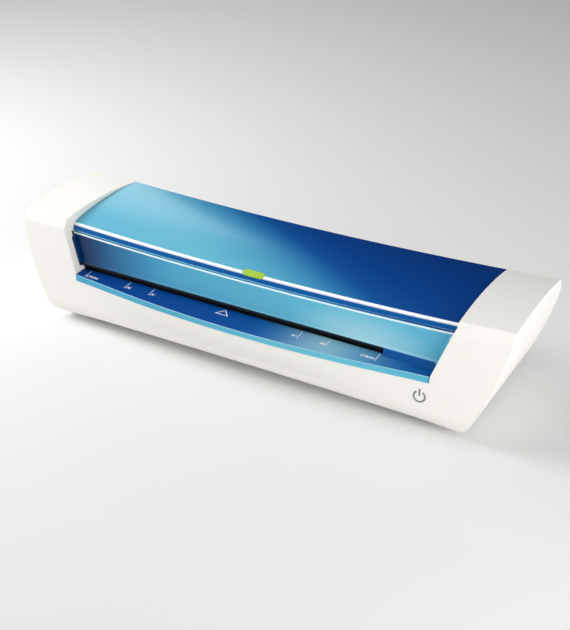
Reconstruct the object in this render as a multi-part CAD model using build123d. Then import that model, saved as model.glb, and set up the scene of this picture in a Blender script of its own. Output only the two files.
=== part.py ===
from build123d import *
import os
from math import cos, pi, radians, sin

# Compact desktop roller laminator for A4 pouches.  Millimetres, +Z up, front at -Y.
# Origin: centre of the footprint, on the surface that the rubber feet stand on.

# ---- overall body ----
half_length = 174.2        # widest half length, at the shoulders
body_rear = 52.5           # rear face
wall = 2.2                 # moulded wall thickness
fit_gap = 0.25             # gap round the inset covers
shell_bottom = 2.7         # underside of the shell near the ends
base_arch = 5.0            # rise of the underside in the middle
arch_half = 160.0
top_sag = 5.0              # dip of the top and the crease in the middle
nose_bulge = 9.5           # how far the front swells under the tray, in the middle
bulge_half = 125.0
bulge_blend = 105.0        # where the swell starts to fade into the flat ends
bulge_end = 150.0

# ---- end profile of the body, in Y and Z ----
top_rear = (43.0, 74.3)
top_crown = (4.75, 77.5)
crease_top = (-33.5, 74.6)
crease_low = (-38.6, 68.8)
front_mid = (-41.8, 44.0)
front_lip = (-42.8, 34.0)
front_low = (-43.6, 24.0)
front_toe = (-44.4, 14.0)
rear_shoulder = (50.9, 62.4)
rear_knee = 46.0
toe_radius = 10.0
heel_radius = 5.0
crease_radius = 2.0

# ---- front outline of the body, in X and Z ----
outline_foot = 151.0
outline_waist = (164.4, 33.5)
outline_shoulder = 72.0
outline_corner = 20.0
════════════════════
Goal of the exercise -> Write the material out exactly, with nothing left out.

Result of this exercise ->
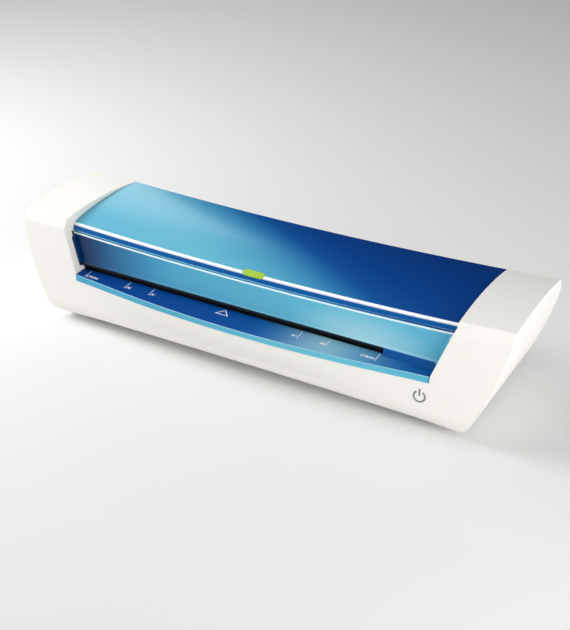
Reconstruct the object in this render as a multi-part CAD model using build123d. Then import that model, saved as model.glb, and set up the scene of this picture in a Blender script of its own. Output only the two files.
=== part.py ===
from build123d import *
import os
from math import cos, pi, radians, sin

# Compact desktop roller laminator for A4 pouches.  Millimetres, +Z up, front at -Y.
# Origin: centre of the footprint, on the surface that the rubber feet stand on.

# ---- overall body ----
half_length = 174.2        # widest half length, at the shoulders
body_rear = 52.5           # rear face
wall = 2.2                 # moulded wall thickness
fit_gap = 0.25             # gap round the inset covers
shell_bottom = 2.7         # underside of the shell near the ends
base_arch = 5.0            # rise of the underside in the middle
arch_half = 160.0
top_sag = 5.0              # dip of the top and the crease in the middle
nose_bulge = 9.5           # how far the front swells under the tray, in the middle
bulge_half = 125.0
bulge_blend = 105.0        # where the swell starts to fade into the flat ends
bulge_end = 150.0

# ---- end profile of the body, in Y and Z ----
top_rear = (43.0, 74.3)
top_crown = (4.75, 77.5)
crease_top = (-33.5, 74.6)
crease_low = (-38.6, 68.8)
front_mid = (-41.8, 44.0)
front_lip = (-42.8, 34.0)
front_low = (-43.6, 24.0)
front_toe = (-44.4, 14.0)
rear_shoulder = (50.9, 62.4)
rear_knee = 46.0
toe_radius = 10.0
heel_radius = 5.0
crease_radius = 2.0

# ---- front outline of the body, in X and Z ----
outline_foot = 151.0
outline_waist = (164.4, 33.5)
outline_shoulder = 72.0
outline_corner = 20.0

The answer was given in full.